Миша посмотрел на него.
— Ефим Родионович, вы понимаете, что вы сейчас предлагаете?
— Понимаю, — сказал Реутов. — И понимаю, что вы сейчас откажете.
— Откажу.
— И правильно. — Он кивнул. — Я на всякий случай сказал. Если перемените — телеграфируйте.
Ехали двадцать первого сентября по старому счёту, длинным составом, и на вокзале было много народу, и всё было очень прилично.
Отец шёл сам.
Он прошёл по перрону до вагона своими ногами, не опираясь ни на кого, и остановился только раз, у самой подножки, и постоял три секунды, как останавливался на двенадцатой ступени в августе.
Потом поднялся.
Прохор Саввич, укладывавший мишины вещи, положил сверху, поверх всего, тот самый ножик в шесть лезвий — второй, купленный тогда же, в апреле девяносто второго, про запас, потому что он покупал всё по два.
— Зачем это, Прохор Саввич?
— Ни за чем, ваше высочество, — сказал Прохор. — Пусть лежит.
Глава 23
Ливадия встретила теплом, и это было хуже всего.
Стояла та крымская осень, которой хвалятся в письмах: море спокойное, воздух сухой, солнце к полудню такое, что снимаешь сюртук. Из окон пахло кипарисом и морем. По дорожкам ходили в лёгком.
Всё оказалось точно так, как обещали врачи, и всё это не помогало.
Отец в первые дни выходил на балкон, сидел там в кресле, укрытый пледом, и смотрел на море, и говорил, что Крым — единственное место в его владениях, устроенное разумно.

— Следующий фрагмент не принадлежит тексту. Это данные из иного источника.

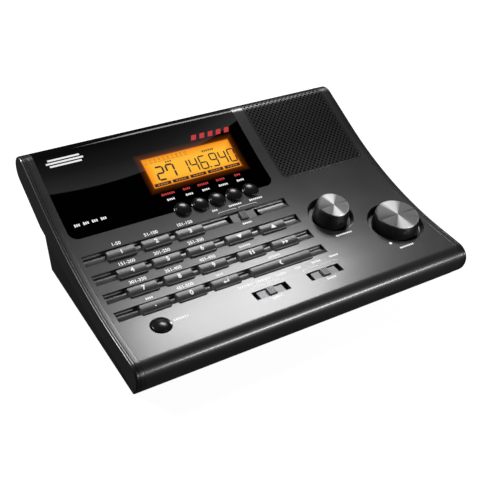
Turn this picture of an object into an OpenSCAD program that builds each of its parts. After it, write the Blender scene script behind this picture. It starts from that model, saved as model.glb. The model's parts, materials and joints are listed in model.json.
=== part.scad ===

На четвёртый день он на балкон не вышел.
Дворец был неудобный: маленький, тесно застроенный, с узкими лестницами, и в нём собралось столько людей, сколько он никогда не вмещал. Свита, врачи, министры, приезжавшие с докладами и не допускаемые, священник, прислуга, дети, невеста наследника, приехавшая двадцать первого прямо в этот дом и с первого же часа оказавшаяся посреди чужого умирания.
Миша жил в комнате с окном на юг, спал по четыре часа и вёл журнал.
Он вёл его сам, потому что вести стало некому: лейб-медик не отходил от больного, а сиделки записывать не умели. Каждое утро он переписывал листы набело, а раз в три дня отсылал копию в Петербург, профессору, хотя понимал, что это уже ни на что не влияет.
Вес. Отёки. Объём. Пульс. Сон. Что принимал. Что изменилось.
Он не пропустил ни дня.
Лейден приехал первого октября.
Это устроил Николай — написал в Берлин на третий день после того разговора, и потом ещё дважды, и добился.
Немцу было под шестьдесят. Он приехал утром, осматривал два часа, потом попросил все записи и заперся с ними.
Он читал их четыре часа.
Через четыре часа он вышел и спросил, кто вёл журнал.
— Я, — сказал Миша.
Лейден посмотрел на него поверх очков.
— Sie?
— Я, ваше превосходительство.
Немец что-то сказал переводчику, и переводчик перевёл, что господин профессор просит уточнить, сам ли его высочество измерял и записывал, или ему докладывали.
— Сам записывал. Измеряли сиделки, при мне, одними и теми же мерами.
Лейден кивнул и заговорил.
Он говорил минут пять, и в его словах было всего два комплимента, оба сухие: что журнал ведён лучше, чем в большинстве клиник Европы, и что наличие ряда за сорок дней позволяет ему сказать нечто определённое, чего он без этого сказать бы не мог.
А потом он сказал определённое.
Он назвал болезнь. Он объяснил, что процесс идёт не месяцы, а годы, и что январская инфлюэнца не причина, а последний толчок. Он не согласился с петербургскими в двух пунктах и предложил переменить питьё и стол.
И сказал главное.
Переводчик замялся.
— Переводите дословно, — сказал Миша.
— Господин профессор говорит, что средств остановить это в настоящее время медицина не имеет. Что можно облегчить, отсрочить на недели и уменьшить страдание. Но что процесс необратим.
В комнате было очень тихо.
— Спросите его, — сказал Миша, — что бы он сделал, если бы этот больной был не государь, а кто угодно другой.
Переводчик перевёл. Лейден ответил коротко.
— То же самое, — сказал переводчик. — Господин профессор говорит: то же самое, только с меньшим числом консультантов.
Миша поблагодарил.
Он потом до вечера ходил по дорожке над морем, туда и обратно, и очень старательно объяснял себе, что ничего не потерял, потому что ничего и не рассчитывал получить.